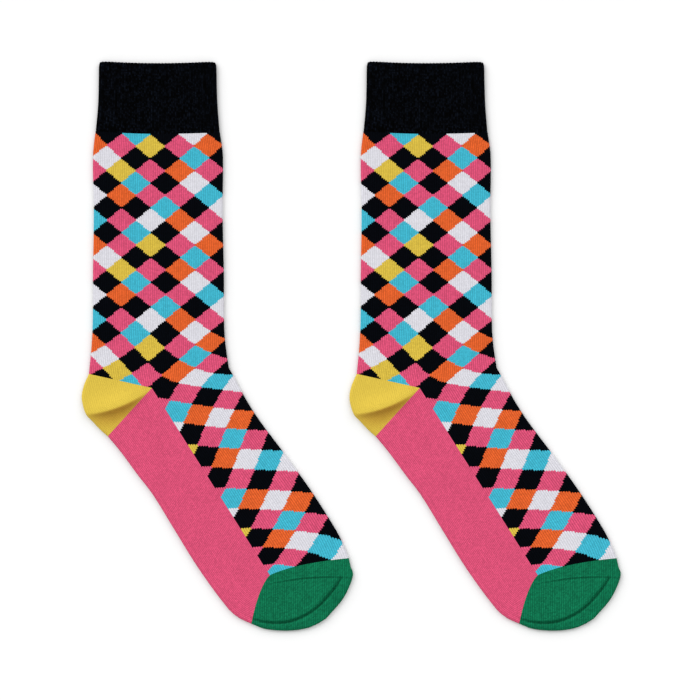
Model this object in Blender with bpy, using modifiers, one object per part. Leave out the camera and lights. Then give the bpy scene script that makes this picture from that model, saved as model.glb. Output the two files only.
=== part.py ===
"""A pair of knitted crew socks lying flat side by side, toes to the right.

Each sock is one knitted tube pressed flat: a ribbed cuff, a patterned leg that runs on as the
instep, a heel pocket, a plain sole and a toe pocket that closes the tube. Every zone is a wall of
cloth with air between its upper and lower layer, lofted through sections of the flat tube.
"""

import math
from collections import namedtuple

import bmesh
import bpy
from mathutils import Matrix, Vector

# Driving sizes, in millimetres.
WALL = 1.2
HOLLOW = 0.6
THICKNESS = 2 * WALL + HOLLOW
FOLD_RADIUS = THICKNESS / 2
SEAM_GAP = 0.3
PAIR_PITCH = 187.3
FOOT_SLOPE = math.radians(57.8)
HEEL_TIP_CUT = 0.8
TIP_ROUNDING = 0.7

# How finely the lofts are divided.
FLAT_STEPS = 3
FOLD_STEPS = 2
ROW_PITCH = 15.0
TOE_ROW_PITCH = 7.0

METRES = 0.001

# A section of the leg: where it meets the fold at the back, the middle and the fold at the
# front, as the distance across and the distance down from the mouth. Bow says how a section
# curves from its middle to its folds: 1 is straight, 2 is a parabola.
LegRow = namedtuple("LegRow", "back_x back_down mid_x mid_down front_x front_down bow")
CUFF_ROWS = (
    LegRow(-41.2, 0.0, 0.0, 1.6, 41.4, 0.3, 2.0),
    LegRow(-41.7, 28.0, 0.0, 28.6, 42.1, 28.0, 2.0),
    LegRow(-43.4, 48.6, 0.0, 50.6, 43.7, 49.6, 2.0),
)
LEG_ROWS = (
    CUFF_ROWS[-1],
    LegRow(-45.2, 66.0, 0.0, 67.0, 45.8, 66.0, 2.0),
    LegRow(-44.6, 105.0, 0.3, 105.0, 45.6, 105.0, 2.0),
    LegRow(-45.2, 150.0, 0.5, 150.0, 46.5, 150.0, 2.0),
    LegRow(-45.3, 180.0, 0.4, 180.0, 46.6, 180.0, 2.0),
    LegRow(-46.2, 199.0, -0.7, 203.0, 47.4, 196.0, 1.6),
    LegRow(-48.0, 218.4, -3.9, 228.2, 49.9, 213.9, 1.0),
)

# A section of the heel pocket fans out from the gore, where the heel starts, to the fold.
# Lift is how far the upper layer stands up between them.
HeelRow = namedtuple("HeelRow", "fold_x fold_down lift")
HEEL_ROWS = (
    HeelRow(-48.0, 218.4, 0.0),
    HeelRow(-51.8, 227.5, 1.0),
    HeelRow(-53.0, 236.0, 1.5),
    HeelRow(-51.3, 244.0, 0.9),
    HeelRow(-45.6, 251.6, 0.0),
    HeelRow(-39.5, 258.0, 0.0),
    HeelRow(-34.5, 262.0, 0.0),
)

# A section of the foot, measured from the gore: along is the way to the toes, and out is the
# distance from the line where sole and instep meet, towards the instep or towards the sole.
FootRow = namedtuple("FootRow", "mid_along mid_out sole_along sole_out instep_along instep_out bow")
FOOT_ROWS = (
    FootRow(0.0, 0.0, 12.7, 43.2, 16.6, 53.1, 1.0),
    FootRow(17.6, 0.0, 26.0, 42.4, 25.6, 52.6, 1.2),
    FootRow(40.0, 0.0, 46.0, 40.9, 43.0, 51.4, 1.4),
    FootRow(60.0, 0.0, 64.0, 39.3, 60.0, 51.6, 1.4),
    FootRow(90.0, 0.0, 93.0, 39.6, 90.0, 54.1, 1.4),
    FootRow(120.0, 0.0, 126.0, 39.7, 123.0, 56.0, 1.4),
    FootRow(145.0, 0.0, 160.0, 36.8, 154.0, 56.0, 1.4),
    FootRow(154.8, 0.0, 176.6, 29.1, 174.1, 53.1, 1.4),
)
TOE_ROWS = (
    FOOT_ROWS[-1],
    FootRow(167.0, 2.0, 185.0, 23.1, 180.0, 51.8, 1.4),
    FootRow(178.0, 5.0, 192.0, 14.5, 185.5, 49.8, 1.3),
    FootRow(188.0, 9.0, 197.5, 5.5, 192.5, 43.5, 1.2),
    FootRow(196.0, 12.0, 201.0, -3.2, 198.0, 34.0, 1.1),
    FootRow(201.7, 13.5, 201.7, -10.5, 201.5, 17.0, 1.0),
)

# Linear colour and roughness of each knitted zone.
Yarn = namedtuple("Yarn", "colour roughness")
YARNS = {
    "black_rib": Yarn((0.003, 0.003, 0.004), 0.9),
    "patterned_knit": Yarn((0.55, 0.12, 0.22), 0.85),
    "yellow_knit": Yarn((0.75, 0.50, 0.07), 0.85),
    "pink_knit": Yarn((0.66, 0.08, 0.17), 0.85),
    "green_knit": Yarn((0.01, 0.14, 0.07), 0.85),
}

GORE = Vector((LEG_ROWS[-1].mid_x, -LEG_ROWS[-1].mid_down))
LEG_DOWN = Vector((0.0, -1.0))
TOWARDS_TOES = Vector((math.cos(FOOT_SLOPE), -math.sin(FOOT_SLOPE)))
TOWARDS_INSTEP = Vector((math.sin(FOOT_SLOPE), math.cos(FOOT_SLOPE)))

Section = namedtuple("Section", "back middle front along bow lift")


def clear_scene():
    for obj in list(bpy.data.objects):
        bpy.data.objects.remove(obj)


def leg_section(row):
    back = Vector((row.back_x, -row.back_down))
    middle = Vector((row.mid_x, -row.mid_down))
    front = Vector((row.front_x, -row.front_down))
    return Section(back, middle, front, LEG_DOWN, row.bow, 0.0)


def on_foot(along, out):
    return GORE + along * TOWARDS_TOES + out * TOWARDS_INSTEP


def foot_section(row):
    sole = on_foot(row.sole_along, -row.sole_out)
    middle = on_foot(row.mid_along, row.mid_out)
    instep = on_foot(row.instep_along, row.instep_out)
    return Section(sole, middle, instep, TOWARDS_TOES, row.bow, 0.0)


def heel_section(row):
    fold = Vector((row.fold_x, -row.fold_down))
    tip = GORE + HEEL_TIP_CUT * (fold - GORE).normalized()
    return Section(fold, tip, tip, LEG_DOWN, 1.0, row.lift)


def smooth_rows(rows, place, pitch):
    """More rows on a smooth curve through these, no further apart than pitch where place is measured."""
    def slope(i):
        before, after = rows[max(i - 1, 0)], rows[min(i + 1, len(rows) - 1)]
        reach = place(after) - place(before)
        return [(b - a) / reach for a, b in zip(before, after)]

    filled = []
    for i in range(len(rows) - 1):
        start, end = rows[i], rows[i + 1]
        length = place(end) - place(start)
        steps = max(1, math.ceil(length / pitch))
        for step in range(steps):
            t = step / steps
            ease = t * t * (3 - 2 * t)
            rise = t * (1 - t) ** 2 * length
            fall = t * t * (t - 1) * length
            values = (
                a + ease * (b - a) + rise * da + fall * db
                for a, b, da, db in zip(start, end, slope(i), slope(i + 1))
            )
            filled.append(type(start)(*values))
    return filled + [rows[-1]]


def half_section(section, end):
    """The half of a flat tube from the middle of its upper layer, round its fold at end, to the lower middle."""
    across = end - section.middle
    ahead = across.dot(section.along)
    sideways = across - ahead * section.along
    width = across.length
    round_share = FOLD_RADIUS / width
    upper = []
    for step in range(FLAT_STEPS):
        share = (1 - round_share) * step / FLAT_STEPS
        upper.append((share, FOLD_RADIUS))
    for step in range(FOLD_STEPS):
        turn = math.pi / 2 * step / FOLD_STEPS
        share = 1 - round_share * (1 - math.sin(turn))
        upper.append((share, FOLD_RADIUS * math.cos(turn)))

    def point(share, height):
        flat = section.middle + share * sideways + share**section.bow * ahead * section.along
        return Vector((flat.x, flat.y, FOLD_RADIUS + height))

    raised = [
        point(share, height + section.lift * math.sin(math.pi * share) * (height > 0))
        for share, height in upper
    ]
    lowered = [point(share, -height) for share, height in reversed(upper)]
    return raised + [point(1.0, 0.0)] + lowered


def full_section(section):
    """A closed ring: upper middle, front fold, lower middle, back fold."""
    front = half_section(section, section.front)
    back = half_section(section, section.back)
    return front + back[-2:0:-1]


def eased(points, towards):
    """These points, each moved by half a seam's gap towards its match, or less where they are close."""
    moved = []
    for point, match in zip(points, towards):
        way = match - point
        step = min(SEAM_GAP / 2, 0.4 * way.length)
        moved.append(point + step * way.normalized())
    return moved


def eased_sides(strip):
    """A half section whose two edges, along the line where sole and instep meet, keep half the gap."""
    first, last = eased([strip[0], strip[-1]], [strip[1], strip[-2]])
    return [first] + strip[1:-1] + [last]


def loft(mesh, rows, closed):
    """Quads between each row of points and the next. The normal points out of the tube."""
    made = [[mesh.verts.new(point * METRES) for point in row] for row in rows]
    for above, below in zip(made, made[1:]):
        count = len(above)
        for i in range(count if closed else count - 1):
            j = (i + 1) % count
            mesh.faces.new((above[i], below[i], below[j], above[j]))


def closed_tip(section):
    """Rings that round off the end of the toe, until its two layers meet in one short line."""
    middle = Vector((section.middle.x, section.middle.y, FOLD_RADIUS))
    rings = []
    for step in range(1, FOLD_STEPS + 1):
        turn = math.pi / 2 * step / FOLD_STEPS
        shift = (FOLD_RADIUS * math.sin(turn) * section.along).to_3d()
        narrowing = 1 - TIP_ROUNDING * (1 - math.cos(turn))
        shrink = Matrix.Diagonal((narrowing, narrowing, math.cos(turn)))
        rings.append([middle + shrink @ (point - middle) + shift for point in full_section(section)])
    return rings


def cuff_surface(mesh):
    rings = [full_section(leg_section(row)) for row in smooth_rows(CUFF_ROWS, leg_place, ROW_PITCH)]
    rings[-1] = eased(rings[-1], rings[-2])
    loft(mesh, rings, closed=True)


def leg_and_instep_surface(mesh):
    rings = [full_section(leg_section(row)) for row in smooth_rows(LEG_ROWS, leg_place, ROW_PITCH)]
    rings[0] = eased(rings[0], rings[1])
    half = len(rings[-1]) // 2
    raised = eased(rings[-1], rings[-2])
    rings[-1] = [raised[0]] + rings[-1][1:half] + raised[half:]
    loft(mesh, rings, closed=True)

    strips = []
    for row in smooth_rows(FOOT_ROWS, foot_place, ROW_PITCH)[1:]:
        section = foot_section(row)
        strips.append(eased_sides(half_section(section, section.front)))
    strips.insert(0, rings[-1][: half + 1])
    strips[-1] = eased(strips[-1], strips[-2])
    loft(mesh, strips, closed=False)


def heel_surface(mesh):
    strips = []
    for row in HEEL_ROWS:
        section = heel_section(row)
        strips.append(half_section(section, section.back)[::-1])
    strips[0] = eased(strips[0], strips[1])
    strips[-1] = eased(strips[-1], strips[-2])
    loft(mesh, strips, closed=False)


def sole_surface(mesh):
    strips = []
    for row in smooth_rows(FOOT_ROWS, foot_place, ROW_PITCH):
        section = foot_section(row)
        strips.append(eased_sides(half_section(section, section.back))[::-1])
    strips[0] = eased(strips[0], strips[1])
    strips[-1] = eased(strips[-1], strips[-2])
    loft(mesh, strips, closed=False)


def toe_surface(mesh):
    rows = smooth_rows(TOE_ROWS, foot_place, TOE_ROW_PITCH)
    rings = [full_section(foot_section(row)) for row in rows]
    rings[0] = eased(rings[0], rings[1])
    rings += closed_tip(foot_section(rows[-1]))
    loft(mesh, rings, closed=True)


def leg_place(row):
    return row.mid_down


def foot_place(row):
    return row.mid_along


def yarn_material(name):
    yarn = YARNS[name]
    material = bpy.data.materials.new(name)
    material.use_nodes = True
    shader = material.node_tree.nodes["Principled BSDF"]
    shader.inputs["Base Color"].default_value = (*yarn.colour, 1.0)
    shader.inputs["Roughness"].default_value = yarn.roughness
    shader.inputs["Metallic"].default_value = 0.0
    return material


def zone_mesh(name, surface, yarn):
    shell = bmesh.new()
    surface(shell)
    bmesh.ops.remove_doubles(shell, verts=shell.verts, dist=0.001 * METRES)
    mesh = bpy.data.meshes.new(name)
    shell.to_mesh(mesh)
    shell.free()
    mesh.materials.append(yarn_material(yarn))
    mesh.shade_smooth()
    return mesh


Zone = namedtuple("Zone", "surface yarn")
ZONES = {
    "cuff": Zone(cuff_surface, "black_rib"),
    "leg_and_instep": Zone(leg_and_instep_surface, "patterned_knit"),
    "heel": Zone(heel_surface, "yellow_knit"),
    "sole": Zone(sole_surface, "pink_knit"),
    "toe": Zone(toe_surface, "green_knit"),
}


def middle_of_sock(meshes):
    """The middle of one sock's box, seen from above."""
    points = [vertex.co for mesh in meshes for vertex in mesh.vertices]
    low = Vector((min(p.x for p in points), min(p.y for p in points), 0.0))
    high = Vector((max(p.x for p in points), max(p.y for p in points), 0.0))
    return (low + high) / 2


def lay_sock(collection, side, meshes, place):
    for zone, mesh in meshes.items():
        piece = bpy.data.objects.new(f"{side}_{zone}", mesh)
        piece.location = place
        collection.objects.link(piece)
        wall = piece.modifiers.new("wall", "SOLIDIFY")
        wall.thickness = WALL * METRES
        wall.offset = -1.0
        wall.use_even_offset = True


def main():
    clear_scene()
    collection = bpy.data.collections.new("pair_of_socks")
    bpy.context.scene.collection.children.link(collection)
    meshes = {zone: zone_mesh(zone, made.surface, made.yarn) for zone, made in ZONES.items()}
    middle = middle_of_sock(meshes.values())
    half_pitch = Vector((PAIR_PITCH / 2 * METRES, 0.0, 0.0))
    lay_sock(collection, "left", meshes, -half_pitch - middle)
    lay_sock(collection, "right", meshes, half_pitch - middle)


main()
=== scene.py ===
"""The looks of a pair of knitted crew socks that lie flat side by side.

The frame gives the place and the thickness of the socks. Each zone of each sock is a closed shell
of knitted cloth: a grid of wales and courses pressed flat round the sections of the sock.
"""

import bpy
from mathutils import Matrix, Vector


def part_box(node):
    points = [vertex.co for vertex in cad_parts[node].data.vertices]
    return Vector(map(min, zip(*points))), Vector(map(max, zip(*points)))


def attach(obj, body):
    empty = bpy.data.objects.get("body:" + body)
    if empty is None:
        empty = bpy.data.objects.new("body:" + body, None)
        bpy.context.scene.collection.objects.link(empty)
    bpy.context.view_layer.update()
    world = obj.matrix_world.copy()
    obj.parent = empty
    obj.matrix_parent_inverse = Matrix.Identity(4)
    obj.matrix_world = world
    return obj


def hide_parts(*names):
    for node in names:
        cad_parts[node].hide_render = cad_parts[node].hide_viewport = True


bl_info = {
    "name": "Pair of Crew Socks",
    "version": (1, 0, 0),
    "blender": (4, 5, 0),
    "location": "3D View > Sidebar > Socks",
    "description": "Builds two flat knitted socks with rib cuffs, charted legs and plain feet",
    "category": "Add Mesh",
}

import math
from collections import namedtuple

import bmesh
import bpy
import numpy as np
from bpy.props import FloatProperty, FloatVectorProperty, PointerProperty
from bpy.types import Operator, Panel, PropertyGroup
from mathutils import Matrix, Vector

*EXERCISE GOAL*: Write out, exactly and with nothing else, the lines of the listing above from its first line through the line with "METRES = 0.001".

*FULL RESPONSE*:
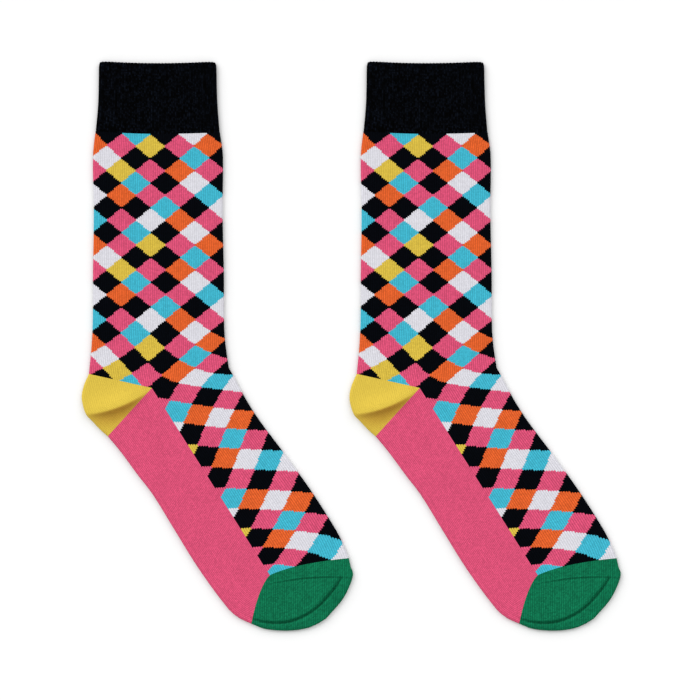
Model this object in Blender with bpy, using modifiers, one object per part. Leave out the camera and lights. Then give the bpy scene script that makes this picture from that model, saved as model.glb. Output the two files only.
=== part.py ===
"""A pair of knitted crew socks lying flat side by side, toes to the right.

Each sock is one knitted tube pressed flat: a ribbed cuff, a patterned leg that runs on as the
instep, a heel pocket, a plain sole and a toe pocket that closes the tube. Every zone is a wall of
cloth with air between its upper and lower layer, lofted through sections of the flat tube.
"""

import math
from collections import namedtuple

import bmesh
import bpy
from mathutils import Matrix, Vector

# Driving sizes, in millimetres.
WALL = 1.2
HOLLOW = 0.6
THICKNESS = 2 * WALL + HOLLOW
FOLD_RADIUS = THICKNESS / 2
SEAM_GAP = 0.3
PAIR_PITCH = 187.3
FOOT_SLOPE = math.radians(57.8)
HEEL_TIP_CUT = 0.8
TIP_ROUNDING = 0.7

# How finely the lofts are divided.
FLAT_STEPS = 3
FOLD_STEPS = 2
ROW_PITCH = 15.0
TOE_ROW_PITCH = 7.0

METRES = 0.001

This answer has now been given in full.